1. 1201.
    +22 -2
    subayların eşleri cidden çok çirkindi. yokluk başına vurup mezun olur olmaz evleniyorlardı. benim de sonum aynıydı sanırım.
    denizcinin her limanda sevgilisi falan yoktu anlaşılan. ne yaptığımdan habersiz yürüyorum bu arada, mağazalara falan bakıyorum,
    amacım alışveriş yapmaktı sanki. öyle gözüksün istiyordum, kızların sevgililerine de ayıp olurdu, sapık da sanılabilirdim.
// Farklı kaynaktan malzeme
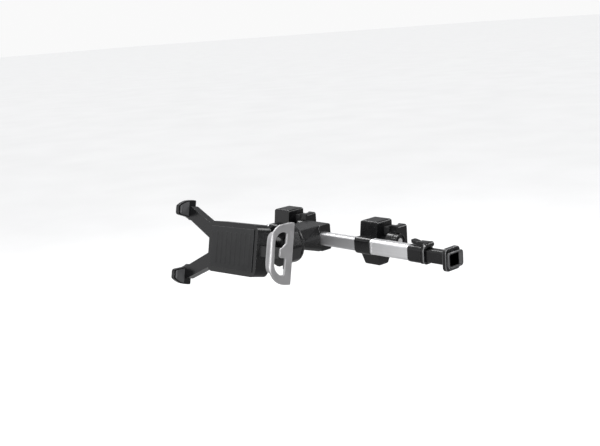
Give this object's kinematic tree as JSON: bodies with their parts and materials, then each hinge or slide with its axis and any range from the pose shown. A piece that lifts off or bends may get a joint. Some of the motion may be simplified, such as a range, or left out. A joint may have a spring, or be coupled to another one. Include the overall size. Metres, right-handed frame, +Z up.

    yokluğu belli etmemeliydim. ahlak işte böyle görmedik ama böyle aşılanmıştım sanki. vücudumun her bir hücresi
    reddediyordu kızlara karşı iyi olabileceğimi. rüyalarımda bile tecavüz ediyordum hayallerimdeki kızlara. seve seve gelip
    vermiyorlardı düşünün. ağır abaza dediğiniz kişi bendim.

    arada düşünüyordum bütün cesaretimi toplayıp kızın birine yanaşsam ne olacaktı? büyük ihtimalle beni tersleyecekti.
    herkes bana dönüp bakardı, veya cık cık cık diyerek yanımdan yürürlerdi. yanında erkek arkadaşı olan kızlar dönüp
    cık cık diye beni ayıplarlardı. hem onu geçtim, kıza ne diyecektim ki? çok orjinal bi cümlem olmalıydı ki kız bana bi şans
    vermeliydi. aslında beni ilkokulda sempatik bulurlardı lan, niye çekiniyordum ki.. gerçi kızın biri yakışıklı değilsin ama
    sempatiksin demişti. iyi bişey miydi lan bu?

    şimdi bu yaza dönüyorum. bağdat caddesinde yürüyorum. en rahat hissettiğim şekilde giyindim. tek yaptığım olabildiğince
    rahat yürümekti, kendi evimdeki kadar rahattım, yüzümde hafif bi gülümseme, hiçbirşey gibimde değildi. kollarımı kasıp
    hava atmıyordum, kral benim patron benim ayaklarında da değildim. sadece rahattım lan işte.